The market has indeed retested the base of the wide 2.31/2.64% range that has been in place since Dec. As been discussing, seen forming a "flag" type consolidation over that time, generally seen as a continuation pattern and "ideally" suggesting an eventual upside resolution of the ceiling 2.64% ceiling (see in red on daily chart below). However, a couple of concerns…First off this "ideal" view is quite "obvious" (when most have the same view, it more often tends to be wrong), with lots of stops likely below the base, 2.29/31% area. Also, there is scope for near term volatility on Friday’s US payroll report (potential "false break" of that key 2.29/31% support area ?). Though these factors do not change that "ideal" bullish view, they clearly are concerns. Nearby resistance is seen at the bearish trendline from mid March (currently at 2.38/40%) and 2.46/48 (50% from the Mar 13th high at 2.63%). Bottom line: "ideally" important low with eventual gains above 2.64%.

Strategy/position:

Reached the target/buy from the Mar 30th email at 2.33% on Apr 3rd, and for now would continue to stop on a close below 2.27% (just below that key 2.29/31% area). Despite those nearer term concerns, the limited risk still makes for a good risk/reward.

Long term outlook:

As mentioned above, an eventual upside resolution of the 2.31/2.64% that has been in place since Dec is favored and fits the long held view of eventual gains back toward that Jan 2014 high near 3% (see "ideal" scenario in red on weekly chart/2nd chart below). Over the very long term, the huge ranging since the Jun 2012 low at 1.38% is seen as a huge complex/flat type correction* and targets gains toward that ceiling at 3.05% (and even slightly above, see in red on weekly chart/2nd chart below). Note that a break below that key 2.29/31% support area would not necessarily abort this bigger picture bullish view, though it argue at least some further downside and put that view on hold. Further big picture support below 2.29/31% there is seen at 2.12/15% (38% retracement from the Jul 2016 low at 1.32%) and 1.95/98% (both the bull trendline and 50% retracement from that Jul 2016 low).

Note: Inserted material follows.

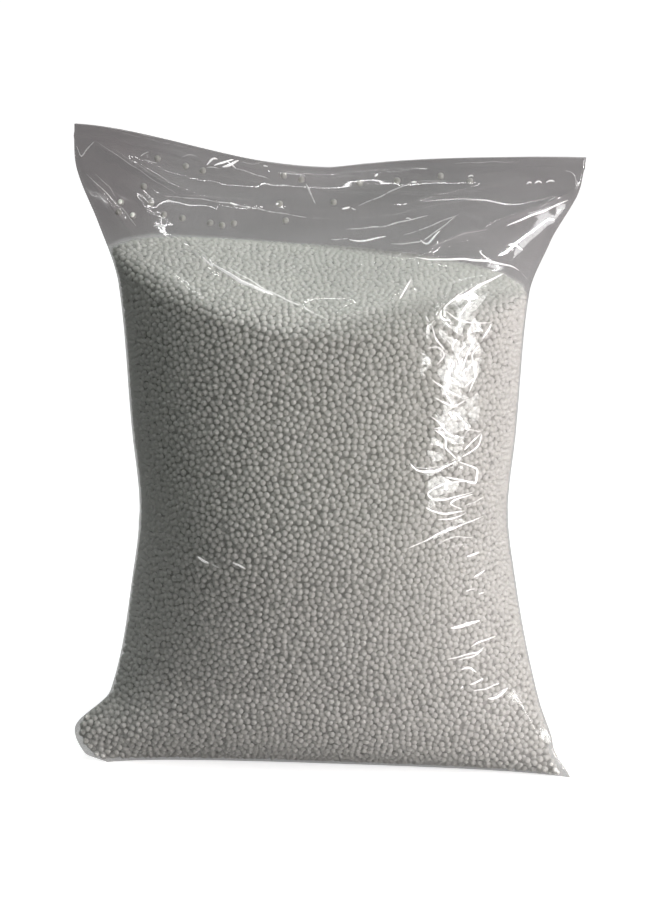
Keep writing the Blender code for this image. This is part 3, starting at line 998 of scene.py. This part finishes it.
# The highlight lines along the photo's folds, drawn as painted highlights, as (width in mm, points in pixels)
FOLD_GLINTS = (
    # Mouth edge and left corner
    FoldGlint(0.5, ((96, 124), (130, 130), (177, 141))),
    FoldGlint(0.4, ((110, 128), (150, 138), (196, 148))),
    FoldGlint(0.7, ((78, 143), (83, 156), (90, 146), (97, 139))),
    FoldGlint(0.5, ((97, 139), (122, 156), (160, 182), (181, 194))),
    FoldGlint(0.4, ((113, 146), (142, 165), (165, 181), (178, 183))),
    FoldGlint(0.6, ((87, 171), (108, 191), (128, 211), (139, 226))),
    FoldGlint(0.5, ((96, 171), (112, 186), (118, 197))),
    # Sparks near the mouth
    FoldGlint(0.6, ((141, 156), (147, 152), (152, 150))),
    FoldGlint(0.6, ((145, 158), (152, 161), (160, 162))),
    FoldGlint(0.5, ((148, 152), (150, 158))),
    FoldGlint(1.0, ((207, 165), (211, 160), (215, 156), (220, 159))),
    FoldGlint(1.5, ((222, 166), (229, 165), (236, 160), (241, 159))),
    FoldGlint(1.2, ((214, 165), (220, 162), (228, 160), (236, 158))),
    FoldGlint(0.9, ((226, 159), (232, 163), (238, 168))),
    FoldGlint(0.6, ((207, 166), (214, 166), (222, 168))),
    FoldGlint(0.6, ((232, 166), (250, 171), (272, 178))),
    FoldGlint(0.5, ((240, 160), (256, 163), (266, 160))),
    FoldGlint(0.9, ((263, 164), (270, 165))),
    FoldGlint(0.5, ((181, 157), (190, 153), (200, 156))),
    FoldGlint(0.5, ((283, 170), (296, 171), (309, 176))),
    FoldGlint(1.2, ((276, 204), (280, 202))),
    FoldGlint(0.8, ((154, 226), (160, 224), (170, 226))),
    # Lines across the slack front
    FoldGlint(0.6, ((165, 195), (200, 198), (238, 204), (272, 211), (313, 218))),
    FoldGlint(0.9, ((230, 201), (236, 205), (241, 204))),
    FoldGlint(0.8, ((246, 205), (253, 207))),
    FoldGlint(0.7, ((306, 181), (311, 192), (317, 205))),
    FoldGlint(0.4, ((181, 194), (230, 197), (262, 200))),
    FoldGlint(0.4, ((300, 222), (318, 217), (335, 219))),
    FoldGlint(0.6, ((357, 206), (380, 196), (405, 184), (414, 181))),
    FoldGlint(0.5, ((414, 181), (432, 180), (450, 181))),
    FoldGlint(1.0, ((410, 182), (414, 180), (418, 182))),
    FoldGlint(0.8, ((466, 178), (470, 174), (474, 177))),
    FoldGlint(1.0, ((374, 176), (379, 172))),
    FoldGlint(1.1, ((341, 209), (347, 207), (352, 206))),
    FoldGlint(0.7, ((351, 206), (353, 210), (358, 209))),
    FoldGlint(0.4, ((330, 220), (390, 215), (435, 205), (486, 197))),
    FoldGlint(0.5, ((452, 163), (480, 162), (520, 162))),
    # The fan above the pile's right half
    FoldGlint(0.7, ((345, 229), (365, 228), (384, 226), (408, 220), (429, 215))),
    FoldGlint(1.0, ((348, 239), (354, 241), (360, 241), (374, 239), (387, 236))),
    FoldGlint(0.6, ((402, 235), (415, 232), (429, 226), (459, 214))),
    FoldGlint(0.7, ((389, 244), (405, 244), (420, 242), (438, 230), (456, 215))),
    FoldGlint(0.5, ((423, 250), (445, 241), (465, 233), (489, 229))),
    FoldGlint(1.0, ((419, 239), (422, 243), (426, 245), (433, 237), (440, 230))),
    FoldGlint(0.7, ((404, 219), (410, 217), (412, 221))),
    FoldGlint(0.6, ((330, 239), (340, 240), (350, 238))),
    # The right of the mouth and the crest over the pile
    FoldGlint(1.2, ((413, 257), (430, 260), (450, 259), (480, 260), (510, 265), (518, 270))),
    FoldGlint(0.5, ((518, 270), (523, 274), (526, 279))),
    FoldGlint(1.1, ((504, 226), (520, 219), (540, 211), (554, 205), (567, 199))),
    FoldGlint(0.9, ((524, 185), (528, 181), (531, 184))),
    FoldGlint(1.0, ((532, 184), (537, 180), (541, 184))),
    FoldGlint(0.9, ((543, 183), (549, 180), (554, 182))),
    FoldGlint(1.1, ((505, 245), (511, 243), (517, 247), (522, 250))),
    FoldGlint(0.7, ((507, 249), (513, 249))),
    FoldGlint(0.6, ((561, 170), (568, 172), (573, 175), (574, 187))),
    # The V over the pile
    FoldGlint(0.7, ((187, 246), (196, 252), (205, 259))),
    FoldGlint(1.0, ((203, 254), (209, 262), (216, 267), (211, 257))),
    FoldGlint(2.0, ((214, 263), (228, 272), (243, 281), (258, 288), (276, 295))),
    FoldGlint(0.8, ((228, 266), (252, 280), (268, 290), (300, 305), (330, 320))),
    FoldGlint(0.6, ((240, 277), (262, 290), (276, 296))),
    FoldGlint(0.4, ((330, 320), (365, 310), (399, 299))),
    FoldGlint(0.9, ((398, 300), (404, 290), (411, 278))),
    FoldGlint(0.6, ((408, 285), (412, 272))),
    # Around the patch on the right flank
    FoldGlint(1.4, ((503, 272), (485, 281), (465, 293), (449, 301), (441, 308))),
    FoldGlint(1.0, ((441, 308), (438, 314), (442, 320), (450, 318))),
    FoldGlint(0.8, ((441, 308), (455, 318), (468, 322), (490, 321))),
    FoldGlint(1.1, ((490, 321), (486, 330), (480, 338))),
    FoldGlint(0.9, ((428, 322), (424, 314))),
    # Inside the patch
    FoldGlint(0.8, ((430, 323), (435, 339), (445, 350))),
    FoldGlint(0.8, ((425, 347), (436, 345), (444, 353), (435, 364))),
    FoldGlint(0.8, ((454, 350), (459, 364), (456, 372))),
    FoldGlint(0.9, ((473, 334), (467, 350), (459, 369))),
    FoldGlint(0.9, ((478, 342), (470, 353), (474, 375), (467, 391))),
    FoldGlint(0.8, ((443, 372), (448, 380), (462, 383))),
    FoldGlint(0.9, ((430, 377), (445, 388), (462, 395))),
    FoldGlint(0.8, ((432, 394), (451, 405), (467, 396))),
    FoldGlint(0.9, ((429, 413), (443, 424), (432, 426))),
    FoldGlint(1.0, ((432, 426), (445, 435), (444, 445), (456, 456))),
    FoldGlint(0.9, ((481, 429), (473, 437), (462, 448))),
    FoldGlint(0.9, ((481, 429), (478, 443), (459, 455))),
    FoldGlint(0.7, ((462, 435), (467, 426), (481, 429))),
    # The loops and streaks down the right flank
    FoldGlint(1.3, ((409, 459), (414, 466), (421, 469), (437, 467), (456, 458))),
    FoldGlint(0.7, ((412, 463), (425, 466), (440, 462))),
    FoldGlint(1.2, ((456, 458), (468, 462), (477, 466), (475, 480), (460, 477), (443, 473))),
    FoldGlint(0.9, ((474, 488), (460, 492), (445, 496), (430, 496), (426, 490),
               (433, 484), (445, 480), (460, 478), (475, 478))),
    FoldGlint(0.9, ((474, 490), (460, 494), (448, 500), (462, 506))),
    FoldGlint(1.0, ((424, 503), (432, 508), (443, 510), (454, 509), (465, 507))),
    FoldGlint(0.8, ((436, 516), (450, 515), (462, 512), (467, 507))),
    FoldGlint(0.7, ((484, 493), (470, 500), (462, 503))),
    FoldGlint(0.9, ((406, 545), (422, 538), (440, 529), (462, 521), (484, 512))),
    FoldGlint(0.7, ((435, 542), (444, 536), (454, 533), (473, 534))),
    FoldGlint(0.6, ((447, 544), (458, 541), (470, 541))),
    FoldGlint(1.3, ((465, 553), (472, 552), (480, 548))),
    FoldGlint(0.6, ((419, 530), (424, 527))),
    # The streaks towards the floor
    FoldGlint(1.0, ((472, 575), (479, 570), (486, 566))),
    FoldGlint(0.8, ((464, 588), (476, 585))),
    FoldGlint(0.9, ((478, 591), (485, 589))),
    FoldGlint(1.9, ((449, 624), (455, 624), (462, 623), (471, 619), (481, 617))),
    FoldGlint(0.9, ((470, 644), (480, 638), (497, 633))),
    FoldGlint(0.9, ((446, 656), (459, 653), (478, 649), (485, 643))),
    FoldGlint(0.9, ((457, 657), (473, 653), (484, 646))),
    FoldGlint(0.6, ((471, 639), (482, 635))),
    FoldGlint(1.2, ((460, 667), (465, 664), (469, 664), (478, 670))),
    FoldGlint(0.7, ((462, 662), (467, 666))),
    FoldGlint(1.2, ((469, 682), (478, 678), (485, 675))),
    FoldGlint(0.9, ((472, 688), (485, 686), (501, 680))),
    FoldGlint(0.9, ((460, 686), (464, 682))),
    FoldGlint(1.5, ((487, 696), (497, 695), (503, 691), (506, 688), (509, 684))),
    FoldGlint(0.7, ((492, 694), (500, 690), (506, 685))),
    FoldGlint(0.6, ((497, 718), (503, 718), (509, 715))),
    FoldGlint(0.4, ((513, 670), (518, 660), (522, 649))),
    # The dashes below the waist
    FoldGlint(1.4, ((198, 552), (205, 557), (212, 560))),
    FoldGlint(0.8, ((212, 560), (222, 565))),
    FoldGlint(1.1, ((233, 558), (239, 561), (248, 565))),
)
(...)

*For those familiar with analysis, the 3 wave decline from the Jan 2014 high at 3.05% to that slight new low at 1.32% on July 2016 (A-B-C) argues a huge "complex" consolidation. Preferably a large flat (breaks down to a series of 3-3-5 waves) and thus that target back to the 3.05% high (ceiling of the multi-year range). Bottom line : eventual up resolution of 2.31/2.64% range since Dec with gains back toward 3.00/10% favored. Down resolution would argue deeper pullback first.

Strategy/position:

Also switched the longer term bias to bullish on Apr 3rd at 2.33% and would use the same exit as the shorter term above to switch to neutral (again a very good risk/reward given the limited risk).

Current:
Nearer term : long Apr 3rd at 2.33% "ideally" for eventual gains above 2.64%.
Last : long Feb 24 at 2.34%, took prof Mar 15 below base of channel (2.57%, closed 2.50%, .16 prof).

Longer term: bullish bias Apr 3rd at 2.33%, neutral on close below 2.27%.
Last : bull bias Feb 24 at 2.34% to neutral mar 15 at 2.50%.